[Object modeling scripts]
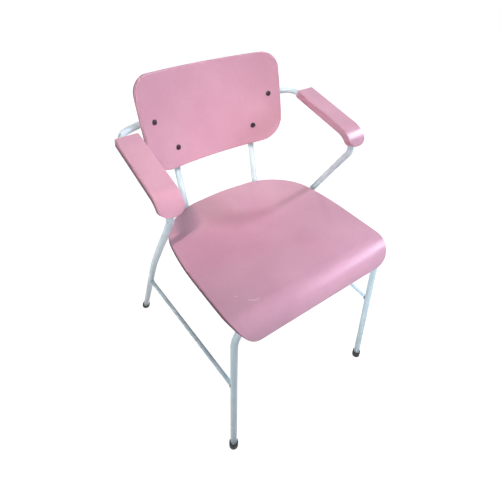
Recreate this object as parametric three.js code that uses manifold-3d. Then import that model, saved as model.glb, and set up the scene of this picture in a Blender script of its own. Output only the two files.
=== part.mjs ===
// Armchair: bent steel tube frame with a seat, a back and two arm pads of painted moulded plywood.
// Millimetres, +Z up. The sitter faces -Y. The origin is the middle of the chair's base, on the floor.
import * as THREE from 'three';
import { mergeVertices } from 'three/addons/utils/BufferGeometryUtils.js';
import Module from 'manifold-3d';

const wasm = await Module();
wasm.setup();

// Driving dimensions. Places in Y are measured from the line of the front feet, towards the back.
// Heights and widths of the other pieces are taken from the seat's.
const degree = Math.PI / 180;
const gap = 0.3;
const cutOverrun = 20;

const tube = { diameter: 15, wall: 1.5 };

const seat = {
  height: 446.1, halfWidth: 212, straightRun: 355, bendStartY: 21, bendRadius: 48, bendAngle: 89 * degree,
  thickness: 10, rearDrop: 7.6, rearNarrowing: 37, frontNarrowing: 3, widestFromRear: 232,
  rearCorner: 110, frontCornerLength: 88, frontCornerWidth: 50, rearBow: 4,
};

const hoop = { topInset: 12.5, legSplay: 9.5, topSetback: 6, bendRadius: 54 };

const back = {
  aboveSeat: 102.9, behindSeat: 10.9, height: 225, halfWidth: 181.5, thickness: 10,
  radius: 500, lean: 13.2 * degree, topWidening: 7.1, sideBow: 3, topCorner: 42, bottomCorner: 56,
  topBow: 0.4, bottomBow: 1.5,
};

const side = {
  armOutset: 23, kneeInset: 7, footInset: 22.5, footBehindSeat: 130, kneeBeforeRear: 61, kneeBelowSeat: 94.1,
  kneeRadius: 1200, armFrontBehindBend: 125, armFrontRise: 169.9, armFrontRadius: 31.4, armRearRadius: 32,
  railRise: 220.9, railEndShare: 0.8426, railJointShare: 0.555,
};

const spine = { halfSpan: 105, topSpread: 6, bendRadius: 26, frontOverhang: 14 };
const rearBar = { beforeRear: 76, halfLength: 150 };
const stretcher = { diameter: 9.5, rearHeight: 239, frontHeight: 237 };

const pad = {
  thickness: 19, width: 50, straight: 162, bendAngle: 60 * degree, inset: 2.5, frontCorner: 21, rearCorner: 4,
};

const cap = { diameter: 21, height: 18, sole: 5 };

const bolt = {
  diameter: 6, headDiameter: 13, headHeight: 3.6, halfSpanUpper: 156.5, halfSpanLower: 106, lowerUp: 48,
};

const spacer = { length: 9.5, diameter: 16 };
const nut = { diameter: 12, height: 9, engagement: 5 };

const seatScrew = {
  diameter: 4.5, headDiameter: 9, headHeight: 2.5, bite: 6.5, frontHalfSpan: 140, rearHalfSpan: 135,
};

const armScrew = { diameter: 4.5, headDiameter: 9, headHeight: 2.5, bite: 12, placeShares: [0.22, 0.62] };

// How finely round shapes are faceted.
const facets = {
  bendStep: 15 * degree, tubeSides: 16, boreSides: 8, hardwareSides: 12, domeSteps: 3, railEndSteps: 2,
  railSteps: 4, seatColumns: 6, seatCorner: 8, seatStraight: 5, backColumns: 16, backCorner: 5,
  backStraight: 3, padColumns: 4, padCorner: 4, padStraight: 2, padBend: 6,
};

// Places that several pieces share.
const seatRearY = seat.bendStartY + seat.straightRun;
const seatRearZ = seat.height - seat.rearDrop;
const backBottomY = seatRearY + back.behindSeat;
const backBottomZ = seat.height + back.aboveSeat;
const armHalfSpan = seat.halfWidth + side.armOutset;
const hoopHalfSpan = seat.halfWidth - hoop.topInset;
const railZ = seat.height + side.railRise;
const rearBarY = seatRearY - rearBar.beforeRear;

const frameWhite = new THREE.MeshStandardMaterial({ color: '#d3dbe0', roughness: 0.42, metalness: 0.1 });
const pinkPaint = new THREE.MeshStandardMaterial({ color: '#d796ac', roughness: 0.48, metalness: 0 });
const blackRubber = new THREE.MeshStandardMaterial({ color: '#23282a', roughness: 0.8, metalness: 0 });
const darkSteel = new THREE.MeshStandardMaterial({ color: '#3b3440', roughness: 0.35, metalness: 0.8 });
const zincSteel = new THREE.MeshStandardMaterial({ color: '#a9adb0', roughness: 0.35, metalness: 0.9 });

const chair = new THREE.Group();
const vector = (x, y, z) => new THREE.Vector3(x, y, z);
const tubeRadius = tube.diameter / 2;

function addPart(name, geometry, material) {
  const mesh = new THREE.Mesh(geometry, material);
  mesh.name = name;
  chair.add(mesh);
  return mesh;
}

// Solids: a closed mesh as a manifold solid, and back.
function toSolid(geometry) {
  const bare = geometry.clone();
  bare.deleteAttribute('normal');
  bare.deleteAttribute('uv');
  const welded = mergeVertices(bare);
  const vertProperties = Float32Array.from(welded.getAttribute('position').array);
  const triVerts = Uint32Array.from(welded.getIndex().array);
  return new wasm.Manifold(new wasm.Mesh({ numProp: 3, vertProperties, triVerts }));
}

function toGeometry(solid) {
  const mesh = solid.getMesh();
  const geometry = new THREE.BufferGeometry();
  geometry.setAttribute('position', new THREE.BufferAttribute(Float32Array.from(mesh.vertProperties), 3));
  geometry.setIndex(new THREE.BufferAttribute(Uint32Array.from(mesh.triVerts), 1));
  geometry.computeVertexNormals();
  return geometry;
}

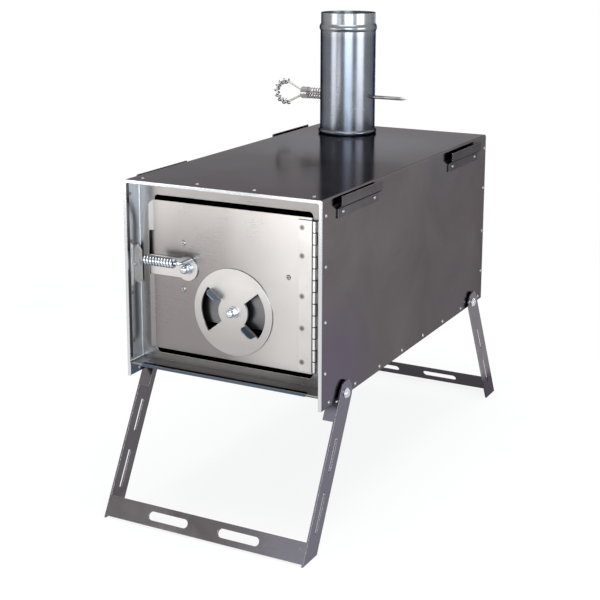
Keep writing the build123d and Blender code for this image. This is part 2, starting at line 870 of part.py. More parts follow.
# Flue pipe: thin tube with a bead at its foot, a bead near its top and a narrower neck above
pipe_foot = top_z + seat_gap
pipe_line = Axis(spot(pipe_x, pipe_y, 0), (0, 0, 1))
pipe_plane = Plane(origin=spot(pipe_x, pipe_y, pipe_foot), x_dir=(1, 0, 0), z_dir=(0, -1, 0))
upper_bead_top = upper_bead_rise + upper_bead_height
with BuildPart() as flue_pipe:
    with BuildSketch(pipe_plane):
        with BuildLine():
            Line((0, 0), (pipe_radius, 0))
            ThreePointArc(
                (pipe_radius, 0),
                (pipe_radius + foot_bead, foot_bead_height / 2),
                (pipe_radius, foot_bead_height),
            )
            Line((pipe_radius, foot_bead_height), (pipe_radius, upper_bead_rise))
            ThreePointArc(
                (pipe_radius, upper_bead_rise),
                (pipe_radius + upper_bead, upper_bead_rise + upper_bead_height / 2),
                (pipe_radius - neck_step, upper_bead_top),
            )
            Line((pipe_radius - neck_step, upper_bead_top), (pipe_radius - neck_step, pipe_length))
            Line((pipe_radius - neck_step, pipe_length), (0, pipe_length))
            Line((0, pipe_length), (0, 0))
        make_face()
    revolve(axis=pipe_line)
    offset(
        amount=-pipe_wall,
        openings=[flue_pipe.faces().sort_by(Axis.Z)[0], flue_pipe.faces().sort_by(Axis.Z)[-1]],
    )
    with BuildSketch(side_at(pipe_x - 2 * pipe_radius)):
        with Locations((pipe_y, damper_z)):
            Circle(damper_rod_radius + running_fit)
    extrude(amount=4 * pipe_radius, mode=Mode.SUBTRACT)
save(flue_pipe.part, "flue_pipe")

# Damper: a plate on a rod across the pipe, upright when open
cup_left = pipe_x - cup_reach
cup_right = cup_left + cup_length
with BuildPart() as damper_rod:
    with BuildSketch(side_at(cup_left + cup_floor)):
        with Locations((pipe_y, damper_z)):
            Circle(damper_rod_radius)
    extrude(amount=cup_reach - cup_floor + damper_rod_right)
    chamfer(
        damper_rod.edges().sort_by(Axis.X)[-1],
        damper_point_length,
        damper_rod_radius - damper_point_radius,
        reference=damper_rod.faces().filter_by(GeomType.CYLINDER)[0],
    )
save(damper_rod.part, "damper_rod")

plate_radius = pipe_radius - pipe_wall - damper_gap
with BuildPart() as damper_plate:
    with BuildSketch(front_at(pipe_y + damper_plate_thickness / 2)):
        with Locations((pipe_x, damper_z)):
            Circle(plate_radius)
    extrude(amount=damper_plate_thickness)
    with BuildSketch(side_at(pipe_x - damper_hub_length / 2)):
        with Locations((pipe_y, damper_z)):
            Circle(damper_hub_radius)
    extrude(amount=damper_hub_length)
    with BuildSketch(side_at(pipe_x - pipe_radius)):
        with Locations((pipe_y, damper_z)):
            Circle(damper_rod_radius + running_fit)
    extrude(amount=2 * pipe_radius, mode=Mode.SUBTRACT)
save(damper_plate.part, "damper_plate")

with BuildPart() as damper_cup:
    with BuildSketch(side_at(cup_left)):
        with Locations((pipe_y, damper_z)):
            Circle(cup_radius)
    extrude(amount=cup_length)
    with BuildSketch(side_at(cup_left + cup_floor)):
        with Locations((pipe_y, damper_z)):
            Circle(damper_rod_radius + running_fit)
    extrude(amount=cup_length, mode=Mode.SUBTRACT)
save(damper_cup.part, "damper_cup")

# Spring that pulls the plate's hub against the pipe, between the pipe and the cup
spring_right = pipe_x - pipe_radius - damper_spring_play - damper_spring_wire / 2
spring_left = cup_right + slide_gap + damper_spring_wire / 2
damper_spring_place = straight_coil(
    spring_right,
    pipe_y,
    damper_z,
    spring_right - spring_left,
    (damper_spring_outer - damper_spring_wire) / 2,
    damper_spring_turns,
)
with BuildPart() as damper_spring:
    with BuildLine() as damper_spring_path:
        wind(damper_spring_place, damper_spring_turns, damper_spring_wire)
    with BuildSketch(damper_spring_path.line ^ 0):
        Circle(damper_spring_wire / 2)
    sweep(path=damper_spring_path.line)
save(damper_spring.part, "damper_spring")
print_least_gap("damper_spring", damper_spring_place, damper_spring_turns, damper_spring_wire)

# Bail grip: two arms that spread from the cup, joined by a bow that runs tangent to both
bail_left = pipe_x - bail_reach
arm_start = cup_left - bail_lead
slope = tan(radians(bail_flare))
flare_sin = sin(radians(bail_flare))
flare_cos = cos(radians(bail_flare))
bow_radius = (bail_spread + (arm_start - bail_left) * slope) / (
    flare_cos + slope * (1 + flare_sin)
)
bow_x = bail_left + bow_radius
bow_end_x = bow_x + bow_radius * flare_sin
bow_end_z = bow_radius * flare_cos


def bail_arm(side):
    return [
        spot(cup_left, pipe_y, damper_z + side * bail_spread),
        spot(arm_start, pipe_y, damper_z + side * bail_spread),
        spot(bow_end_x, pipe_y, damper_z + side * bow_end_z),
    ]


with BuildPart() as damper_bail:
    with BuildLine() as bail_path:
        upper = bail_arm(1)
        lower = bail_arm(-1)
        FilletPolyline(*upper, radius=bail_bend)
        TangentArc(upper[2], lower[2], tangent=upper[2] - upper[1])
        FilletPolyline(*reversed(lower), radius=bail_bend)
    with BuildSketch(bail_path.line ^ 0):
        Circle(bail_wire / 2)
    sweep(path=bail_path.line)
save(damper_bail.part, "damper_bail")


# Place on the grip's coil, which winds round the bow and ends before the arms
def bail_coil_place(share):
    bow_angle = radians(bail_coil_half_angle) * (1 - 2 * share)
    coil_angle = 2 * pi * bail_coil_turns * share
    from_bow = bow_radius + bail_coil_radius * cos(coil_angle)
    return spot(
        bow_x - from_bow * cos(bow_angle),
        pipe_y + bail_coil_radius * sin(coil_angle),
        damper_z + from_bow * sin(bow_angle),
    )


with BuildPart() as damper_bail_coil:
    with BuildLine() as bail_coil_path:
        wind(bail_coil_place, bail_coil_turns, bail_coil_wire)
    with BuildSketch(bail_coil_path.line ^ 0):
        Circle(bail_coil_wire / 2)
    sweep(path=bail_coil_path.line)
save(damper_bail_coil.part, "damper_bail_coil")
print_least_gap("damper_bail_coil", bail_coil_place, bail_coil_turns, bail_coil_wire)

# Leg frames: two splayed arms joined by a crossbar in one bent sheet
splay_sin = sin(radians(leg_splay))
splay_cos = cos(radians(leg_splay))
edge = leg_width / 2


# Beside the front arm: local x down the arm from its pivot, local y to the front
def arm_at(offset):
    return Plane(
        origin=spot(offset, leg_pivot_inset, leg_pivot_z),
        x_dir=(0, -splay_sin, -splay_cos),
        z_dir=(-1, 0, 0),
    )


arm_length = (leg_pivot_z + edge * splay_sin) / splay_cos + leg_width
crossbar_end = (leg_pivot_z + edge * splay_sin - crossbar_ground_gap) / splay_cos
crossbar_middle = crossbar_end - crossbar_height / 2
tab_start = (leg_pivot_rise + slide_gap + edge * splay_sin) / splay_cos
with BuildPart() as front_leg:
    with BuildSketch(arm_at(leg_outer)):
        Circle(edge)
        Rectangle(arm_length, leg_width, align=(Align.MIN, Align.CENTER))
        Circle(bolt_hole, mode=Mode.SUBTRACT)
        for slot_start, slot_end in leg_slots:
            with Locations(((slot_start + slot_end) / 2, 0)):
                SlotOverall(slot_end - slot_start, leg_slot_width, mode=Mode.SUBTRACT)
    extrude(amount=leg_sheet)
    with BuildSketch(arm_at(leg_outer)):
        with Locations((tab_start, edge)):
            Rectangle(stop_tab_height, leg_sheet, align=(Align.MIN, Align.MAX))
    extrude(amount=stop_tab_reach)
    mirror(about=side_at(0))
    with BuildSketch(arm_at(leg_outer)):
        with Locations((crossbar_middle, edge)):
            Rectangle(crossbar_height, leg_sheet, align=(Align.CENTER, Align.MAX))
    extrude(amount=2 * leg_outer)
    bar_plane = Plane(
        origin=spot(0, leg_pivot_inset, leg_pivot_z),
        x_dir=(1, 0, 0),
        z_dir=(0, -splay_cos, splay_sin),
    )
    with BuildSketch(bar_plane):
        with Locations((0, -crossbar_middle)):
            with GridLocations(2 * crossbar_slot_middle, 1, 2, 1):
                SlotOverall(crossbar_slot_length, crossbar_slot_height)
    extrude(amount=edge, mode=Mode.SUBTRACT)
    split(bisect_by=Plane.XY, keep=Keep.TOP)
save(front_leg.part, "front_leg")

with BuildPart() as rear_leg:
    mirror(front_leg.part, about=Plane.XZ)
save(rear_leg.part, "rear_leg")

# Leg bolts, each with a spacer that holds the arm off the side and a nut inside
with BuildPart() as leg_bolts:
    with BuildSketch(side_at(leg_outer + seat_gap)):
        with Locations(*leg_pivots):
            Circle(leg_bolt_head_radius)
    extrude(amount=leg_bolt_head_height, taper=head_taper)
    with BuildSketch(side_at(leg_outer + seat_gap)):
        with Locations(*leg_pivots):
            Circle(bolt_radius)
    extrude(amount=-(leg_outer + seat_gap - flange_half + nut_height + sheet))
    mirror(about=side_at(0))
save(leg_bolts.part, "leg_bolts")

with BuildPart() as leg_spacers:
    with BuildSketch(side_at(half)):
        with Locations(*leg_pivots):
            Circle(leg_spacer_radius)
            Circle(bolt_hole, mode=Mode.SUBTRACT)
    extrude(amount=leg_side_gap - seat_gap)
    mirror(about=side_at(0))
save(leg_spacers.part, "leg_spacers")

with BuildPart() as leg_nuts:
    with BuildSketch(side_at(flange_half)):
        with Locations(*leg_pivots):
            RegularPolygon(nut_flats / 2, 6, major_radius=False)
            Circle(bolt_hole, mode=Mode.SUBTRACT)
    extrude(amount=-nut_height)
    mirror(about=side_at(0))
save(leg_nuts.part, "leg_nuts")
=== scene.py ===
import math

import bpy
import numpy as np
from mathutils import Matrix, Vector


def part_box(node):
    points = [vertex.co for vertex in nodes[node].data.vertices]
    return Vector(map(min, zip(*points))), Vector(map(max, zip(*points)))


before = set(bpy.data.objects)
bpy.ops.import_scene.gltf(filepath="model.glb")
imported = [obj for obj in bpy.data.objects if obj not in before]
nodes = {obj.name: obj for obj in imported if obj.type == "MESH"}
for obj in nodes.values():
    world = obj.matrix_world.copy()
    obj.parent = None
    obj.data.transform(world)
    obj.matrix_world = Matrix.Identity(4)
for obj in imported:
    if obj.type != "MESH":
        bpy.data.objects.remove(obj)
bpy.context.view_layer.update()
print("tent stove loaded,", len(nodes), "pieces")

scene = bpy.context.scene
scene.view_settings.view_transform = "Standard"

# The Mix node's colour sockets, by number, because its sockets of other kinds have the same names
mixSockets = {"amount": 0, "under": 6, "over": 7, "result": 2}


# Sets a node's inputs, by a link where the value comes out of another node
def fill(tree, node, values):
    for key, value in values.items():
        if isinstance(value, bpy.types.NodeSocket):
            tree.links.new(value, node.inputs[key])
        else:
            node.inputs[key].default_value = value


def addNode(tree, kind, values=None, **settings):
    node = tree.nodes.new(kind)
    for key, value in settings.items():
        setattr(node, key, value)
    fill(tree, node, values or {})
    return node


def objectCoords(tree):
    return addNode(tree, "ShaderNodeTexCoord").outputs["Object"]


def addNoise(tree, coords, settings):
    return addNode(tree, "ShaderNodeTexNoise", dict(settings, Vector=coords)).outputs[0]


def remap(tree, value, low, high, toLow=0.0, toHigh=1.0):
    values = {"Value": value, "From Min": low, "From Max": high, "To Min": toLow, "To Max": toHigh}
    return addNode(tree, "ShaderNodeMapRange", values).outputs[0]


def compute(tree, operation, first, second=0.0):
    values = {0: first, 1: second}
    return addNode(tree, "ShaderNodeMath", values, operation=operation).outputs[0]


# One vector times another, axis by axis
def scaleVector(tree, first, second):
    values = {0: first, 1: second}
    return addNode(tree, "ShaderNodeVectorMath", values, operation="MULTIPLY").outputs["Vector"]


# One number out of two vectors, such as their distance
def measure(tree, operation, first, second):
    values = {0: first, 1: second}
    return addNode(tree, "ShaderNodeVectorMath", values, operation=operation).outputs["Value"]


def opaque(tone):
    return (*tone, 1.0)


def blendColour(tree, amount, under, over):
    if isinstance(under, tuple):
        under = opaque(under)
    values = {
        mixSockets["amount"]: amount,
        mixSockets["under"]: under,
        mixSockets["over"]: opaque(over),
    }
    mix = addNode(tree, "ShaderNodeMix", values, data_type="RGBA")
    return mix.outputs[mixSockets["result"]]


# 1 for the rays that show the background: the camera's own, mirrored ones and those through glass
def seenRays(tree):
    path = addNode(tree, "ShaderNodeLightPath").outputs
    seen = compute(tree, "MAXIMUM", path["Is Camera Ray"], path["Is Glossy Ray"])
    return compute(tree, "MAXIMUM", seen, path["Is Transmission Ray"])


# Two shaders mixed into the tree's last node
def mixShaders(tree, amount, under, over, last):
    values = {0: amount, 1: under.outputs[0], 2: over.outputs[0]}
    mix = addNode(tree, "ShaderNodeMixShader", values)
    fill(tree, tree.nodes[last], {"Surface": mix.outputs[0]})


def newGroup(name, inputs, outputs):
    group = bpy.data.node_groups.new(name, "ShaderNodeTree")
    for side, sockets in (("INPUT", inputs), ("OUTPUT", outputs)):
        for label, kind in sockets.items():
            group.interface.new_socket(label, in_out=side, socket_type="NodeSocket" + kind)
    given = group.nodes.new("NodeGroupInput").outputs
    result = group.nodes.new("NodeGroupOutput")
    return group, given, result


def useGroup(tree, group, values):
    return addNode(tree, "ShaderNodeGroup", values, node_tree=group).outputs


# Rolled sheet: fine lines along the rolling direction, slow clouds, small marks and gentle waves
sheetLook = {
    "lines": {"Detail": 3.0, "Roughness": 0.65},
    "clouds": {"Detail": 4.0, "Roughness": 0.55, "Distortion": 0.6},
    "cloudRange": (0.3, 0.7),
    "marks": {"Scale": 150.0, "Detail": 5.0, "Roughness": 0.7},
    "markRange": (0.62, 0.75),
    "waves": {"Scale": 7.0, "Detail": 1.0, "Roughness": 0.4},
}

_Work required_
Give the exact lines, and only those, from the line containing "extrude(amount=leg_side_gap - seat_gap)" through the line containing "imported = [obj" in the entries above.

_Solved problem_
    extrude(amount=leg_side_gap - seat_gap)
    mirror(about=side_at(0))
save(leg_spacers.part, "leg_spacers")

with BuildPart() as leg_nuts:
    with BuildSketch(side_at(flange_half)):
        with Locations(*leg_pivots):
            RegularPolygon(nut_flats / 2, 6, major_radius=False)
            Circle(bolt_hole, mode=Mode.SUBTRACT)
    extrude(amount=-nut_height)
    mirror(about=side_at(0))
save(leg_nuts.part, "leg_nuts")
=== scene.py ===
import math

import bpy
import numpy as np
from mathutils import Matrix, Vector


def part_box(node):
    points = [vertex.co for vertex in nodes[node].data.vertices]
    return Vector(map(min, zip(*points))), Vector(map(max, zip(*points)))


before = set(bpy.data.objects)
bpy.ops.import_scene.gltf(filepath="model.glb")
imported = [obj for obj in bpy.data.objects if obj not in before]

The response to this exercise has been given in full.